By Casey C. Sullivan, Esq. | Last updated on

Employers accused of discriminating on the basis of age in hiring just got some good news from the Eleventh Circuit. Earlier this month, the circuit ruled that only employees, and not job applicants, may bring disparate impact age discrimination claims.

The split en banc decision is a significant blow to applicants (and the plaintiff's bar), limiting the reach of the federal Age Discrimination in Employment Act protections to current employees only.

Preference for Recent Grads

At issue in the case, Villareal v. R.J. Reynolds Tobacco Company, was a hiring practice that preferred recent graduates over more experienced candidates. R.J. Reynolds's hiring policy allegedly gave preference to applicants that were recently out of college and dinged those with years of experience. The best candidate, RJR told its hiring contractor, would be someone "2-3 years out of college" who "adjusts easily to changes." The guidelines specifically discouraged anyone who had been in sales "for 8-10 years."

(Think of it as a yes to the youth-centric Joe Camel and a no to the Marlboro Man.)

One candidate, Richard Villarreal, complained, and the EECO allowed him to pursue a disparate impact class action against RJR, on the basis that the education and experience requirements disproportionately discriminated against older applicants. The Eleventh Circuit disagreed, however. Writing for the six-judge majority, Judge William Pryor explained that job applicants cannot bring disparate impact claims since they have "no status as an employee."

Cutting Down the ADEA

In so ruling, the majority hued to the explicit language of the ADEA's disparate impact provision, which makes it unlawful for an employer to:

limit, segregate, or classify his employees in any way which would deprive or tend to deprive any individual of employment opportunities or otherwise adversely affect his status as an employee, because of such individual's age.

That "otherwise," the majority found, limited the protections to employees alone, not "any individual." Applicants simply weren't covered.

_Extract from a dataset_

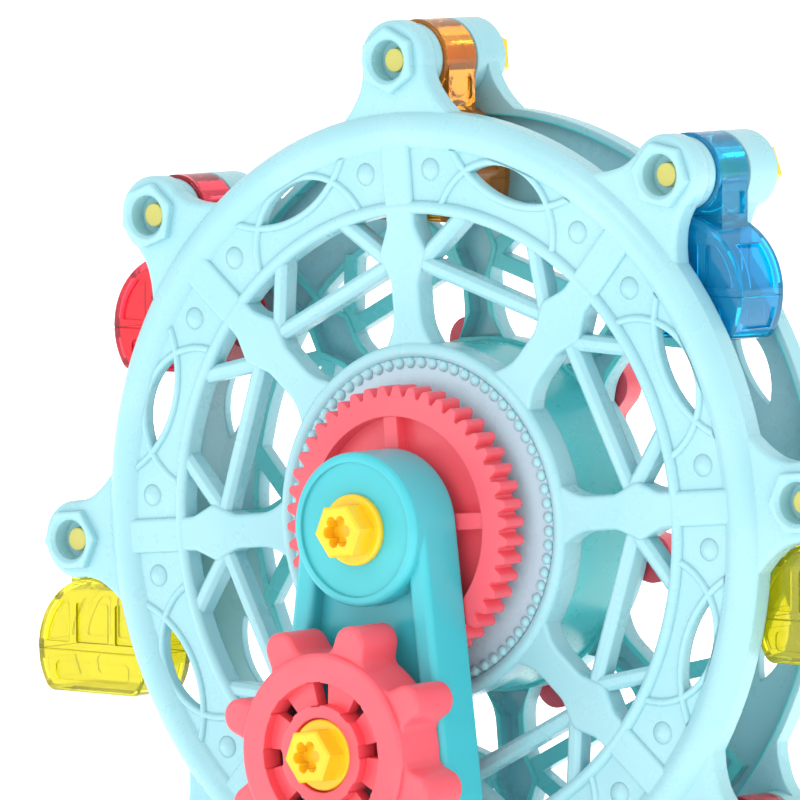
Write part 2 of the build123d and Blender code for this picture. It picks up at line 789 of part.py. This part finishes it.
with BuildPart() as front_upright:
    with BuildSketch(upright_plane(upright_back)):
        Circle(boss_radius)
        Polygon(*upright_outline(0.0, foot_level), align=None)
    extrude(amount=upright_thick)
    # sunk panel between two side ribs
    with BuildSketch(upright_plane(panel_face)):
        Polygon(*upright_outline(rib_width, foot_level + 12.0), align=None)
    extrude(amount=panel_depth + 1.0, mode=Mode.SUBTRACT)
    rib_edges = front_upright.faces().sort_by(Axis.Y)[0].edges()
    fillet(rib_edges.filter_by(lambda e: e.center().Z > base_height + 1.0), 1.8)
    # round boss over the hub
    with BuildSketch(upright_plane(panel_face)):
        Circle(boss_radius)
    extrude(amount=panel_face - boss_rim)
    fillet(front_upright.faces().sort_by(Axis.Y)[0].edges(), 1.5)
    with BuildSketch(upright_plane(boss_face)):
        Circle(boss_face_radius)
    extrude(amount=2.0, mode=Mode.SUBTRACT)
    # hollow back with tubes for the axle and the shaft and three cross webs
    with BuildSketch(upright_plane(upright_back)):
        Circle(boss_radius - side_wall)
        Polygon(*upright_outline(side_wall, foot_level + 3.0), align=None)
    extrude(amount=upright_back - panel_face - panel_wall, mode=Mode.SUBTRACT)
    with BuildSketch(upright_plane(upright_back)):
        with Locations((0, crank_height - hub_height)):
            Circle(shaft_radius + 4.0)
    extrude(amount=upright_back - panel_face - panel_wall)
    with BuildSketch(upright_plane(upright_back - 1.4)):
        Circle(axle_radius + 4.5)
    extrude(amount=upright_back - panel_face - panel_wall - 1.4)
    with BuildSketch(upright_plane(upright_back)):
        with Locations((0, -82.0), (0, -104.0), (0, -128.0)):
            Rectangle(50.0, 2.2)
    extrude(amount=upright_back - panel_face - panel_wall)
    with BuildSketch(upright_plane(upright_back + 1.0)):
        Circle(axle_radius)
    extrude(amount=upright_back + 1.0 - axle_front, mode=Mode.SUBTRACT)
    with BuildSketch(upright_plane(axle_front + 1.0)):
        Circle(bolt_hole)
    extrude(amount=12.0, mode=Mode.SUBTRACT)
    with BuildSketch(upright_plane(upright_back + 1.0, crank_height)):
        Circle(shaft_radius + bearing_gap)
    extrude(amount=upright_thick, mode=Mode.SUBTRACT)
    # foot flange bolted to the base
    with BuildSketch(Plane.XY.offset(base_height)):
        with Locations((0, rib_face - 2.1)):
            RectangleRounded(foot_plate_length, foot_plate_width, 7.0)
    extrude(amount=flange_thick)
    foot_top = base_height + flange_thick
    level_faces = front_upright.faces().filter_by(Axis.Z)
    foot_face = level_faces.filter_by(lambda f: abs(f.center().Z - foot_top) < 0.1).sort_by(SortBy.AREA)[-1]
    chamfer(foot_face.edges().filter_by(lambda e: abs(e.center().X) > 30.0 or e.center().Y < -30.0), 0.8)
    with BuildSketch(Plane.XY.offset(base_height - 1.0)):
        with Locations(*foot_holes):
            Circle(bolt_hole)
    extrude(amount=8.0, mode=Mode.SUBTRACT)
front_upright.part.label = "front_upright"
export_step(front_upright.part, "parts/front_upright.step")

with BuildPart() as foot_bolts:
    with Locations(*[Location((x, y, base_height + flange_thick), (-90, 0, 0)) for x, y in foot_holes]):
        add(bolt_head(flange_radius - 0.2))
    with BuildSketch(Plane.XY.offset(base_height + flange_thick)):
        with Locations(*foot_holes):
            Circle(bolt_shank)
    extrude(amount=-12.0)
foot_bolts.part.label = "foot_bolts"
export_step(foot_bolts.part, "parts/foot_bolts.step")

with BuildPart() as base_shell:
    with BuildSketch(Plane.XY.offset(foot_height)):
        RectangleRounded(base_length, base_width, base_corner)
    extrude(amount=base_height - foot_height)
    fillet(base_shell.faces().sort_by(Axis.Z)[-1].edges(), 4.0)
    with BuildSketch(Plane.XY.offset(foot_height)):
        RectangleRounded(base_length - 2 * base_wall, base_width - 2 * base_wall, base_corner - base_wall)
    extrude(amount=base_height - foot_height - 4.4, mode=Mode.SUBTRACT)
    with BuildSketch(Plane.XY.offset(foot_height + cover_thick)):
        with GridLocations(base_length - 2 * screw_inset, base_width - 2 * screw_inset, 2, 2):
            Circle(4.5)
        with Locations(*foot_holes):
            Circle(6.0)
    extrude(amount=base_height - foot_height - 6.0)
    with BuildSketch(Plane.XY.offset(foot_height + cover_thick)):
        with GridLocations(base_length - 2 * screw_inset, base_width - 2 * screw_inset, 2, 2):
            Circle(1.5)
    extrude(amount=7.0, mode=Mode.SUBTRACT)
    with BuildSketch(Plane.XY.offset(base_height + 1.0)):
        with Locations(*foot_holes):
            Circle(bolt_hole)
    extrude(amount=-10.0, mode=Mode.SUBTRACT)
base_shell.part.label = "base_shell"
export_step(base_shell.part, "parts/base_shell.step")

with BuildPart() as base_cover:
    with BuildSketch(Plane.XY.offset(foot_height)):
        RectangleRounded(
            base_length - 2 * cover_inset, base_width - 2 * cover_inset, base_corner - cover_inset,
        )
        with GridLocations(base_length - 2 * screw_inset, base_width - 2 * screw_inset, 2, 2):
            Circle(1.6, mode=Mode.SUBTRACT)
    extrude(amount=cover_thick)
base_cover.part.label = "base_cover"
export_step(base_cover.part, "parts/base_cover.step")

with BuildPart() as cover_screws:
    with BuildSketch(Plane.XY.offset(foot_height)):
        with GridLocations(base_length - 2 * screw_inset, base_width - 2 * screw_inset, 2, 2):
            Circle(2.8)
    extrude(amount=-1.0)
    with BuildSketch(Plane.XY.offset(foot_height)):
        with GridLocations(base_length - 2 * screw_inset, base_width - 2 * screw_inset, 2, 2):
            Circle(1.45)
    extrude(amount=7.0)
cover_screws.part.label = "cover_screws"
export_step(cover_screws.part, "parts/cover_screws.step")

with BuildPart() as base_feet:
    with BuildSketch():
        with GridLocations(base_length - 2 * foot_inset_x, base_width - 2 * foot_inset_y, 2, 2):
            Circle(foot_radius)
    extrude(amount=foot_height)
base_feet.part.label = "base_feet"
export_step(base_feet.part, "parts/base_feet.step")

# ---------------------------------------------------------------- gondolas


cabin_back = gondola_y + cabin_half_depth

# vaulted upper half with its hanging loop and windows, the pivot at the origin
with BuildPart() as cabin:
    with BuildSketch(upright_plane(cabin_back, 0.0)):
        with Locations((0, -cabin_centre)):
            Circle(cabin_radius)
        with Locations((0, -belt_drop - 20.0)):
            Rectangle(60.0, 40.0, mode=Mode.SUBTRACT)
    extrude(amount=2 * cabin_half_depth)
    fillet(cabin.faces().filter_by(Axis.Y).edges().filter_by(GeomType.CIRCLE), edge_round)
    with BuildSketch(upright_plane(cabin_back - shell_wall, 0.0)):
        with Locations((0, -cabin_centre)):
            Circle(cabin_radius - shell_wall)
        with Locations((0, -belt_drop - 20.0)):
            Rectangle(60.0, 39.0, mode=Mode.SUBTRACT)
    extrude(amount=2 * (cabin_half_depth - shell_wall), mode=Mode.SUBTRACT)
    # three sunk panes in the front and back walls
    for wall in (cabin_back - pane_sink, gondola_y - cabin_half_depth - 1.0):
        with BuildSketch(upright_plane(wall + pane_sink + 1.0, 0.0)) as panes:
            with Locations((0, -cabin_centre)):
                Circle(cabin_radius - pane_frame)
            with Locations((0, pane_frame - 0.7 - belt_drop)):
                Rectangle(40.0, pane_height, align=(Align.CENTER, Align.MIN), mode=Mode.INTERSECT)
            with Locations((mullion_reach, -cabin_centre), (-mullion_reach, -cabin_centre)):
                Rectangle(mullion_width, 40.0, mode=Mode.SUBTRACT)
            fillet(panes.vertices(), 0.7)
        extrude(amount=pane_sink + 1.0, mode=Mode.SUBTRACT)
    # one sunk pane in each curved side
    with BuildSketch(upright_plane(gondola_y + 4.8, 0.0)):
        with Locations((0, pane_frame - 0.7 - belt_drop)):
            Rectangle(60.0, pane_height, align=(Align.CENTER, Align.MIN))
        with Locations((0, -cabin_centre)):
            Circle(cabin_radius - pane_sink, mode=Mode.SUBTRACT)
    extrude(amount=9.6, mode=Mode.SUBTRACT)
    # neck with a recess in each side, and the loop
    with BuildSketch(upright_plane(gondola_y + neck_half_depth, 0.0)):
        Rectangle(2 * neck_half, 13.6, align=(Align.CENTER, Align.MAX))
    extrude(amount=2 * neck_half_depth)
    for side in (-1, 1):
        neck_side = Plane(origin=(side * neck_half, gondola_y, -7.0), x_dir=(0, 1, 0), z_dir=(side, 0, 0))
        with BuildSketch(neck_side):
            RectangleRounded(8.0, 5.5, 1.0)
        extrude(amount=-pane_sink, mode=Mode.SUBTRACT)
    with BuildSketch(upright_plane(gondola_y + loop_half_width, 0.0)):
        Circle(lug_radius)
    extrude(amount=2 * loop_half_width)
    loop_faces = cabin.faces().filter_by(Axis.Y).filter_by(lambda f: abs(f.center().Z) < 5.0)
    loop_rims = loop_faces.edges().filter_by(lambda e: abs(e.center().Y - gondola_y) > loop_half_width - 0.1)
    fillet(loop_rims, loop_round)
    with BuildSketch(upright_plane(gondola_y + 7.0, 0.0)):
        Circle(pin_radius + pin_gap)
    extrude(amount=14.0, mode=Mode.SUBTRACT)

# lower half: an open tub that carries the same round outline down to a flat bottom
with BuildPart() as tub:
    with BuildSketch(upright_plane(cabin_back, 0.0)) as side:
        with Locations((0, -cabin_centre)):
            Circle(cabin_radius)
        with Locations((0, -belt_drop)):
            Rectangle(60.0, cabin_bottom - belt_drop, align=(Align.CENTER, Align.MAX), mode=Mode.INTERSECT)
        fillet(side.vertices().sort_by(Axis.Y)[:2], tub_corner)
    extrude(amount=2 * cabin_half_depth)
    rims = tub.faces().filter_by(Axis.Y).edges().filter_by(lambda e: e.center().Z < -belt_drop - 0.5)
    fillet(rims, edge_round)
    chamfer(tub.faces().sort_by(Axis.Z)[-1].edges(), 0.25)
    with BuildSketch(upright_plane(cabin_back - shell_wall, 0.0)) as room:
        with Locations((0, -cabin_centre)):
            Circle(cabin_radius - shell_wall)
        with Locations((0, 1.0 - belt_drop)):
            room_height = cabin_bottom - belt_drop + 1.0 - shell_wall
            Rectangle(60.0, room_height, align=(Align.CENTER, Align.MAX), mode=Mode.INTERSECT)
        fillet(room.vertices().sort_by(Axis.Y)[:2], tub_corner - shell_wall)
    extrude(amount=2 * (cabin_half_depth - shell_wall), mode=Mode.SUBTRACT)
    # sunk panels in the front, the back and both sides
    for wall in (cabin_back - panel_recess, gondola_y - cabin_half_depth - 1.0):
        with BuildSketch(upright_plane(wall + panel_recess + 1.0, 0.0)):
            with Locations((0, -belt_drop - 5.2)):
                RectangleRounded(24.0, 4.8, 1.5)
        extrude(amount=panel_recess + 1.0, mode=Mode.SUBTRACT)
    with BuildSketch(upright_plane(gondola_y + 5.5, 0.0)):
        with Locations((0, -belt_drop - 5.4)):
            Rectangle(60.0, 5.0)
        with Locations((0, -cabin_centre)):
            Circle(cabin_radius - panel_recess, mode=Mode.SUBTRACT)
    extrude(amount=11.0, mode=Mode.SUBTRACT)

for number, (x, z) in enumerate(lug_places(), start=1):
    hung_cabin = Pos(x, 0, z) * cabin.part
    hung_cabin.label = f"cabin_{number}"
    export_step(hung_cabin, f"parts/cabin_{number}.step")
    hung_tub = Pos(x, 0, z) * tub.part
    hung_tub.label = f"tub_{number}"
    export_step(hung_tub, f"parts/tub_{number}.step")
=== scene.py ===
import bmesh
import bpy
import json
import math
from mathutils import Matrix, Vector


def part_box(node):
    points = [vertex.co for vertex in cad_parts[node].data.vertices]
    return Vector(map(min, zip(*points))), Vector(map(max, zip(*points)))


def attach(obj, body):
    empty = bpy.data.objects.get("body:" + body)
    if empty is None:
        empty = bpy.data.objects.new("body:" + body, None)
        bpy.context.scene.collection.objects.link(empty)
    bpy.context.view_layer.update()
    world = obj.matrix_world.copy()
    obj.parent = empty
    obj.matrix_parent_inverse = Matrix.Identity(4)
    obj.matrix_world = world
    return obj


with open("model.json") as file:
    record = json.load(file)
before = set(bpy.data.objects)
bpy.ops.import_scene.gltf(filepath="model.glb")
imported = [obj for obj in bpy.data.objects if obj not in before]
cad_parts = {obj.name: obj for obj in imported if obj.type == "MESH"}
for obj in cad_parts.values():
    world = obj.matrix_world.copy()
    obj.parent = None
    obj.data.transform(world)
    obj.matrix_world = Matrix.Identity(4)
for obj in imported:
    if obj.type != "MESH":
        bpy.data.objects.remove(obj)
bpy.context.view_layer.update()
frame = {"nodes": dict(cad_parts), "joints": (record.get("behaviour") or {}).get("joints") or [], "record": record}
millimetre = 0.001

joints = {joint["name"]: Vector(joint["pos_m"]) for joint in frame["joints"]}
hub = joints["wheel_turn"]
firstLug = joints["gondola_swing_1"]
wheelTurn = math.degrees(math.atan2(firstLug.z - hub.z, firstLug.x - hub.x))
lugCount = 8
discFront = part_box("main_gear")[1].y  # the gear's hub seats on the front disc
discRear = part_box("rear_cog")[0].y  # the rear cog's hub seats on the rear disc
print("frame loaded, nodes:", len(frame["nodes"]))


# shader maths as plain expressions


class Wire:
    # one socket of a node tree
    def __init__(self, graph, socket):
        self.graph = graph
        self.socket = socket

    def maths(self, operation, *values):
        return self.graph.node("ShaderNodeMath", {"operation": operation}, dict(enumerate(values)))

    def __add__(self, other):
        return self.maths("ADD", self, other)

    def __sub__(self, other):
        return self.maths("SUBTRACT", self, other)

    def __rsub__(self, other):
        return self.maths("SUBTRACT", other, self)

    def __mul__(self, other):
        return self.maths("MULTIPLY", self, other)

    __radd__ = __add__
    __rmul__ = __mul__

    def root(self):
        return self.maths("SQRT", self)

    def less(self, limit):
        return self.maths("LESS_THAN", self, limit)

    def ramp(self, low, high):
        # 0 below low, 1 above high, smooth between
        settings = {"interpolation_type": "SMOOTHSTEP"}
        inputs = {"Value": self, "From Min": low, "From Max": high}
        return self.graph.node("ShaderNodeMapRange", settings, inputs)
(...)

The ruling is obviously a significant development for employers in the Eleventh. Villarreal's attorneys are still considering whether to pursue an appeal in the Supreme Court, Inside Counsel reports. The decision has been criticized by some. Speaking to Inside Counsel, one veteran employment lawyer, Lee Parks, summarized the decision as "Those over 40 need not apply," and said he doesn't expect it to stand.

Harvard Law professor Noah Feldman, writing in Bloomberg, says the decision "flies in the face of logic and common sense," one that is "bad textualism, and an embarrassment to Justice Antonin Scalia's legacy."